Early on, I had this belief that everyone should be celebrated on his or her birthday. I never doubted it, even on my 21st.

But I must have reached a point, not long after that birthday, when I gave up. Everyone I knew, up to that point, would get something from me on their birthday. It might have just been a phone call, but it would be something. And I would soon realize that when my birthday came around, these same people were absent every time.

The number of those recognizing my birthday existed at all, pre-Facebook, never exceeded ten.

So pretty soon, I stopped caring. I became bitter about birthdays, as I was about Christmas and various other days.

Then when Facebook took over, birthdays always just seemed like a convenient way to pretend you care about someone. Your news feed tells you when someone is having a birthday, so no one actually has to know you that well in order to care. I now blame Facebook for this more than my friends, but I used to take it really personally.

It finally came to a head for me about three years ago, when the only people who even mentioned my birthday at all were the ones on Facebook. The only exception was a text message I received, and that was it. I thought, “Well, there’s no excuse. Everyone knows it’s my birthday, but all I’m getting is a post on my wall. No one’s even bothered to call me and ask how I’m doing.”

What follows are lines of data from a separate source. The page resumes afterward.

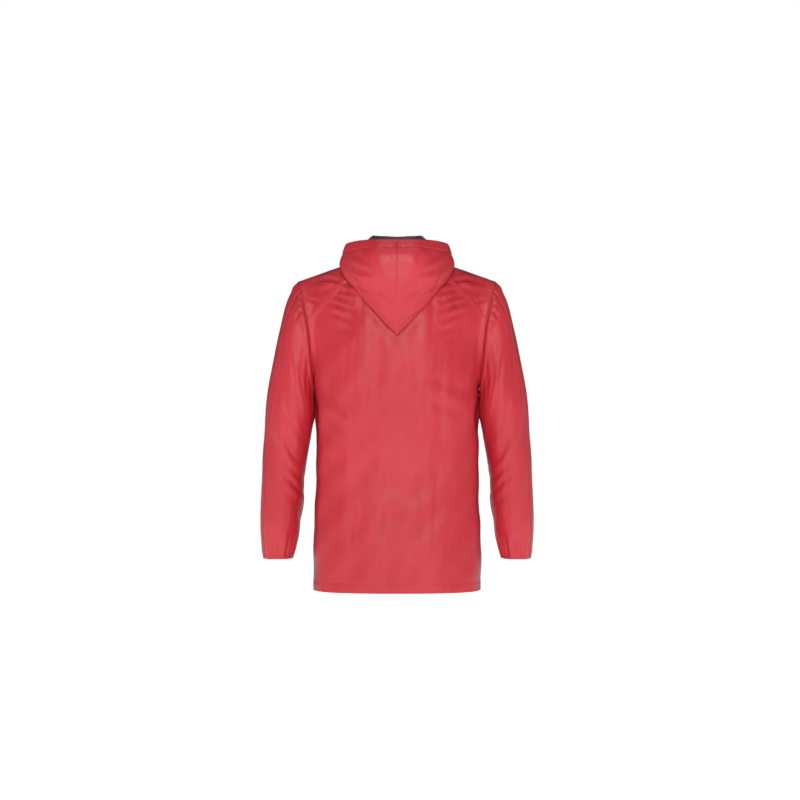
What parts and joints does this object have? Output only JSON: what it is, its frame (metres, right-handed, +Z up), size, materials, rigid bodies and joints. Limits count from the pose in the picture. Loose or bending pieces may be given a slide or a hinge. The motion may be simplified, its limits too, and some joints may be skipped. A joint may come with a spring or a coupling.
{
  "type": "hooded hardshell jacket",
  "caption": "Zipped hardshell jacket standing as if worn, with its hood folded down the back, straight sleeves and zipped hand pockets.",
  "frame": {"origin": "middle of the neck opening, level with the sides of the neck seam", "axes": "+Z up, -Y the way the wearer faces, +X the wearer's left"},
  "size_m": [0.6468, 0.2853, 0.8351],
  "materials": {
    "shell_cloth": "smooth coated cloth, satin",
    "lining_cloth": "matt woven lining",
    "seam_tape": "smooth welded tape",
    "label": "plain satin ribbon",
    "zip_tape": "woven",
    "zip_coil": "satin",
    "zip_metal": "dark satin",
    "elastic": "ribbed elastic"
  },
  "bodies": {
    "shell": {"back_panel": "shell_cloth", "front_panel_left": "shell_cloth", "front_panel_right": "shell_cloth", "shoulder_yoke_left": "shell_cloth", "shoulder_yoke_right": "shell_cloth", "collar_shell": "shell_cloth", "pocket_welt_left": "shell_cloth", "pocket_welt_right": "shell_cloth", "collar_lining": "lining_cloth", "hem_facing": "lining_cloth", "lining_back": "lining_cloth", "lining_front_left": "lining_cloth", "lining_front_right": "lining_cloth", "wind_flap": "lining_cloth", "pocket_bag_left": "lining_cloth", "pocket_bag_right": "lining_cloth", "side_seam_tape_left": "seam_tape", "side_seam_tape_right": "seam_tape", "yoke_seam_tape_left": "seam_tape", "yoke_seam_tape_right": "seam_tape", "hanger_loop": "seam_tape", "neck_label": "label", "main_zip_tape_left": "zip_tape", "main_zip_tape_right": "zip_tape", "pocket_zip_tape_left": "zip_tape", "pocket_zip_tape_right": "zip_tape", "main_zip_coil_left": "zip_coil", "main_zip_coil_right": "zip_coil", "pocket_zip_coil_left": "zip_coil", "pocket_zip_coil_right": "zip_coil", "hood_cord_eyelets": "zip_metal", "main_zip_top_stops": "zip_metal", "main_zip_pin_and_box": "zip_metal"},
    "hood": {"hood_panel_left": "shell_cloth", "hood_panel_right": "shell_cloth", "hood_lining": "lining_cloth", "hood_brim_facing": "lining_cloth"},
    "left_sleeve": {"sleeve_back_left": "shell_cloth", "sleeve_front_left": "shell_cloth", "sleeve_lining_left": "lining_cloth", "cuff_elastic_left": "elastic", "cuff_facing_left": "lining_cloth"},
    "right_sleeve": {"sleeve_back_right": "shell_cloth", "sleeve_front_right": "shell_cloth", "sleeve_lining_right": "lining_cloth", "cuff_elastic_right": "elastic", "cuff_facing_right": "lining_cloth"},
    "main_slider": {"main_zip_slider": "zip_metal"},
    "main_pull": {"main_zip_pull": "zip_metal"},
    "left_pocket_slider": {"pocket_slider_left": "zip_metal"},
    "right_pocket_slider": {"pocket_slider_right": "zip_metal"},
    "left_pocket_pull": {"pocket_pull_left": "zip_metal"},
    "right_pocket_pull": {"pocket_pull_right": "zip_metal"}
  },
  "joints": [
    {"name": "main_slider_slide", "type": "slide", "parent": "shell", "child": "main_slider", "axis": [0, -0.0502, -0.9987], "range_m": [0, 0.79]},
    {"name": "main_pull_swing", "type": "hinge", "parent": "main_slider", "child": "main_pull", "pos_m": [0, -0.0922, 0.04909], "axis": [1, 0, 0], "range_deg": [-80, 0]},
    {"name": "hood_fold", "type": "hinge", "parent": "shell", "child": "hood", "pos_m": [0, -0.025, 0], "axis": [1, 0, 0], "range_deg": [0, 35]},
    {"name": "left_sleeve_swing", "type": "hinge", "parent": "shell", "child": "left_sleeve", "pos_m": [0.234, 0, -0.052], "axis": [0, -1, 0], "range_deg": [0, 50]},
    {"name": "left_pocket_slider_slide", "type": "slide", "parent": "shell", "child": "left_pocket_slider", "axis": [0.1168, -0.017, -0.993], "range_m": [0, 0.1572]},
    {"name": "left_pocket_pull_swing", "type": "hinge", "parent": "left_pocket_slider", "child": "left_pocket_pull", "pos_m": [0.10623, -0.11162, -0.46087], "axis": [0.9532, 0.2825, 0.1073], "range_deg": [-80, 0]},
    {"name": "right_sleeve_swing", "type": "hinge", "parent": "shell", "child": "right_sleeve", "pos_m": [-0.234, 0, -0.052], "axis": [0, 1, 0], "range_deg": [0, 50]},
    {"name": "right_pocket_slider_slide", "type": "slide", "parent": "shell", "child": "right_pocket_slider", "axis": [-0.1168, -0.017, -0.993], "range_m": [0, 0.1572]},
    {"name": "right_pocket_pull_swing", "type": "hinge", "parent": "right_pocket_slider", "child": "right_pocket_pull", "pos_m": [-0.10623, -0.11162, -0.46087], "axis": [0.9532, -0.2825, -0.1073], "range_deg": [-80, 0]}
  ]
}
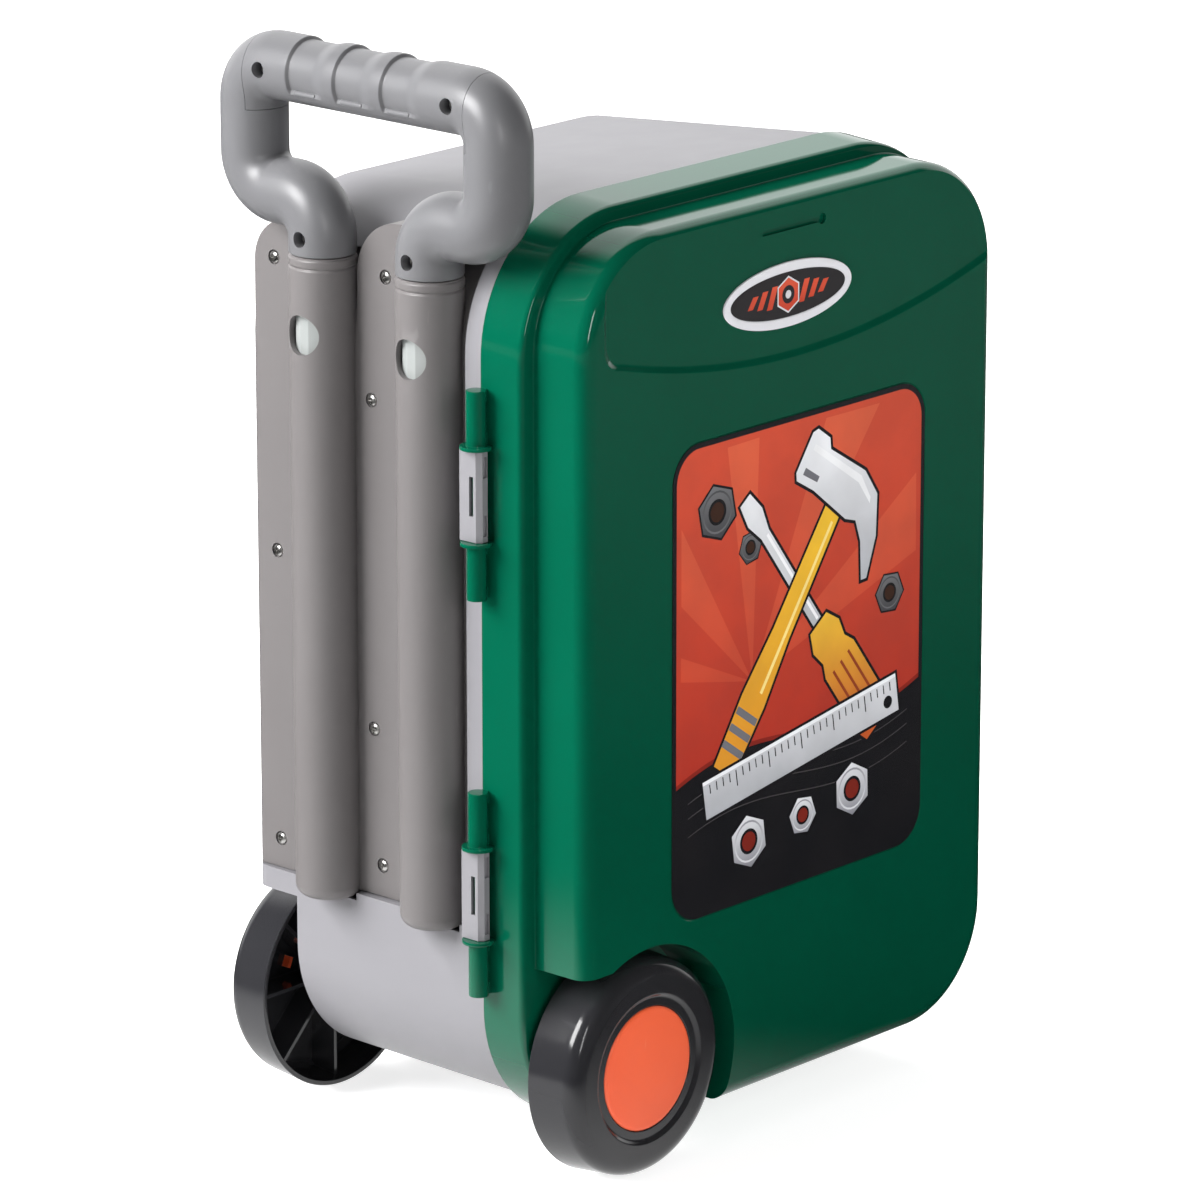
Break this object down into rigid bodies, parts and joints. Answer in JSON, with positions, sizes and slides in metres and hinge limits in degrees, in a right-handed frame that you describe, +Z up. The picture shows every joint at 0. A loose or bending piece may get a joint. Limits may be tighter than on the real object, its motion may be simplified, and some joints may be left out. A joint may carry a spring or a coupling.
{
  "type": "toy tool box",
  "caption": "Child's moulded tool case on two wheels, with a side-hinged door, snap latches and a pull-out handle with lock buttons.",
  "frame": {"origin": "centre of the bounding box, on the floor under the wheels and feet", "axes": "+Z up, -Y out of the door's face, +X away from the handle and wheels, toward the latch side"},
  "size_m": [0.3608, 0.2494, 0.584],
  "materials": {
    "case_gray": "light gray moulded plastic, satin",
    "clip_gray": "light gray moulded plastic, satin",
    "housing_gray": "warm gray moulded plastic, satin",
    "handle_gray": "gray moulded plastic, satin",
    "door_green": "deep green moulded plastic, gloss",
    "wheel_black": "black moulded plastic, soft gloss",
    "cap_orange": "orange moulded plastic",
    "steel": "plated steel",
    "button_pale": "pale gray plastic",
    "label_print": "printed film in orange, black and gray",
    "badge_white": "printed oval plate, white rim and dark field"
  },
  "bodies": {
    "case": {"case_shell": "case_gray", "handle_housing": "housing_gray", "housing_screw_1": "steel", "housing_screw_2": "steel", "housing_screw_3": "steel", "housing_screw_4": "steel", "housing_screw_5": "steel", "housing_screw_6": "steel", "housing_screw_7": "steel", "hinge_clip_upper": "clip_gray", "hinge_clip_lower": "clip_gray", "latch_clip_upper": "clip_gray", "latch_clip_lower": "clip_gray", "foot_front": "case_gray", "foot_rear": "case_gray", "rear_axle": "steel"},
    "door": {"door_shell": "door_green", "front_label": "label_print", "badge_plate": "badge_white", "front_axle": "steel"},
    "handle": {"handle_arm_front": "handle_gray", "handle_arm_rear": "handle_gray", "handle_grip": "handle_gray", "handle_tube_front": "steel", "handle_tube_rear": "steel", "tube_guide_front": "wheel_black", "tube_guide_rear": "wheel_black", "socket_screw_front": "steel", "socket_screw_rear": "steel", "grip_screw_front": "steel", "grip_screw_rear": "steel"},
    "front_wheel": {"front_wheel": "wheel_black", "front_wheel_cap": "cap_orange"},
    "rear_wheel": {"rear_wheel": "wheel_black", "rear_wheel_cap": "cap_orange"},
    "button_front": {"lock_button_front": "button_pale"},
    "button_rear": {"lock_button_rear": "button_pale"}
  },
  "joints": [
    {"name": "door_hinge", "type": "hinge", "parent": "case", "child": "door", "pos_m": [-0.1713, -0.06452, 0.26], "axis": [0, 0, -1], "range_deg": [0, 170]},
    {"name": "handle_slide", "type": "slide", "parent": "case", "child": "handle", "axis": [0, 0, 1], "range_m": [0, 0.2]},
    {"name": "front_wheel_spin", "type": "hinge", "parent": "door", "child": "front_wheel", "pos_m": [-0.1071, -0.09402, 0.06], "axis": [0, 1, 0], "continuous": true},
    {"name": "rear_wheel_spin", "type": "hinge", "parent": "case", "child": "rear_wheel", "pos_m": [-0.1071, 0.09423, 0.06], "axis": [0, 1, 0], "continuous": true},
    {"name": "lock_button_front_press", "type": "slide", "parent": "case", "child": "button_front", "axis": [1, 0, 0], "range_m": [0, 0.0025], "stiffness_N_per_m": 400, "springref_m": -0.001},
    {"name": "lock_button_rear_press", "type": "slide", "parent": "case", "child": "button_rear", "axis": [1, 0, 0], "range_m": [0, 0.0025], "stiffness_N_per_m": 400, "springref_m": -0.001}
  ]
}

Yet so many of my friends don’t go through what I seem to go through on their birthdays. They either don’t care (as I now don’t), or they get huge parties thrown in their honor. People bake cakes for them and buy them expensive bottles of Scotch or tickets to a fancy theme park. Those are not things I get, and I haven’t gotten them in years. That’s just because it’s me, though. Or so I used to think.

Nothing much has changed in reality, but I’ve realized that thinking about this day as if it was any other day seems to make much more sense to me.

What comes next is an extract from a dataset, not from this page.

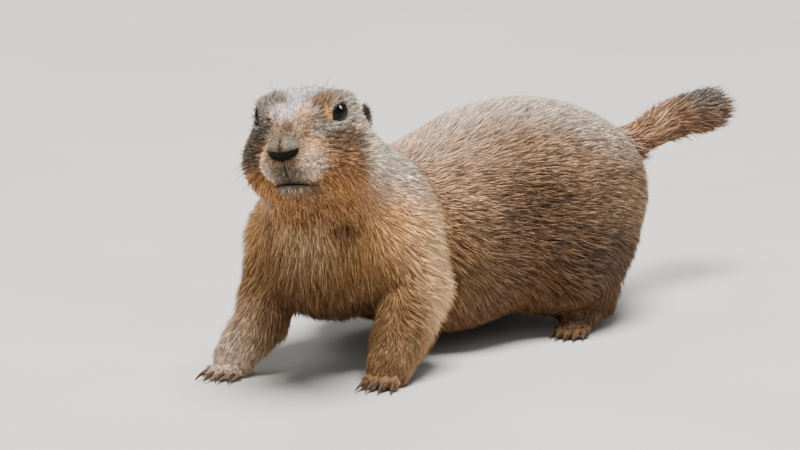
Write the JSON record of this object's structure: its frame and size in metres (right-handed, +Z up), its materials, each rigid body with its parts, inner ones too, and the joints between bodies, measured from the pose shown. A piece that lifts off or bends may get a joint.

This year, I told no one about my birthday. Some co-workers at one of my two jobs knew that my birthday was coming up, but none remembered. I found some interesting results, though.

In my email, I received a birthday greeting from astrology.com, linkedin and Creative Cow. At work, the system greeted me when I clocked in, too.

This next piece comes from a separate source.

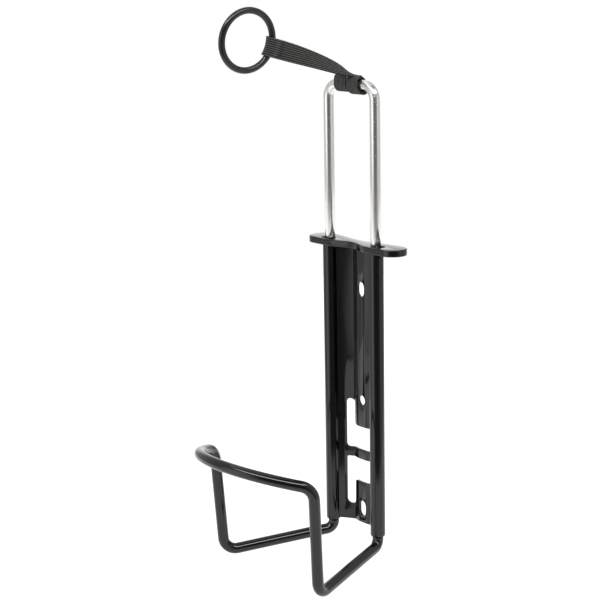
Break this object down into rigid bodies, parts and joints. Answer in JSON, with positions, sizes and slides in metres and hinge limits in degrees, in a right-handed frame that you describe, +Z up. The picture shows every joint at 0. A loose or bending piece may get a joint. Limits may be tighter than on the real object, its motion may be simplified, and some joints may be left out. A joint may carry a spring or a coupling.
{
  "type": "bottle cage",
  "caption": "Adjustable bicycle bottle cage: extruded backplate with side tubes, bent rod loop, sliding steel neck bail, lock plate, and a ring on an elastic strap.",
  "frame": {"origin": "on the flat rear face of the backplate's middle strip, halfway between its upper two bolt holes", "axes": "+X to the right seen from the rider's side, +Y towards the bicycle's tube, +Z up"},
  "size_m": [0.0982, 0.1087, 0.3102],
  "materials": {
    "black_extrusion": "gloss",
    "black_rod": "gloss",
    "polished_steel": "polished",
    "black_plate": "satin",
    "black_elastic": "matte",
    "black_thread": "matte",
    "black_ring": "satin"
  },
  "bodies": {
    "cage": {"backplate": "black_extrusion", "bottle_loop": "black_rod"},
    "bail": {"neck_bail": "polished_steel"},
    "lock": {"lock_plate": "black_plate"},
    "strap": {"elastic_strap": "black_elastic", "strap_stitching": "black_thread"},
    "ring": {"neck_ring": "black_ring"}
  },
  "joints": [
    {"name": "height_slide", "type": "slide", "parent": "cage", "child": "bail", "axis": [0, 0, 1], "range_m": [-0.078, 0.015]},
    {"name": "lock_tip", "type": "hinge", "parent": "cage", "child": "lock", "pos_m": [-0.0243, -0.0068, 0.0554], "axis": [0, -1, 0], "range_deg": [0, 3.5]},
    {"name": "strap_swing", "type": "hinge", "parent": "bail", "child": "strap", "pos_m": [0, -0.0068, 0.146], "axis": [-1, 0, 0], "range_deg": [-60, 110]},
    {"name": "ring_swing", "type": "hinge", "parent": "strap", "child": "ring", "pos_m": [0, -0.0598, 0.1681], "axis": [0.1392, 0.2563, 0.9565], "range_deg": [-25, 25]}
  ]
}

Some of my family reached out to me on Facebook (where I removed my birthday entirely), and a client of mine sent me an email. But that was it this year.

And I felt this odd sense of relief.

I figure, if I don’t advertise my birthday and you STILL remembered it, and thought well enough about me to reach out to me on my birthday, then that’s something I want to hang on to.

One friend told me months ago that I should care more about birthdays, and assured me that mine would not be forgotten. Not only did this person forget, I just discovered that I was recently unfriended by them (I don’t know why or when). Par for the course.

But I’m not surprised that my family reached out to me, and I’m kinda glad because this proves the point.

Many frustrating things happened to me on my birthday this year. My smoke alarm went off for no reason while I was in the shower. I was almost late for work because I forgot my shirt. My bank confirmed it doesn’t know where my new debit card was sent, and I was over-charged for an omelette. A two-hour shift turned into an eight-hour closing shift because another guy quit.

And yet, only when I think this day should be any more special than the rest would I be tied to feelings of sadness and frustration. Why is this happening today of all days, I could have asked.

But yesterday was a day like any other. And I shouldn’t take it as personally as I have in the past that I won’t be noticed on this day unless I scream from the rooftops.

I’m with Humpty Dumpty on this one: Un-birthdays are the way to go.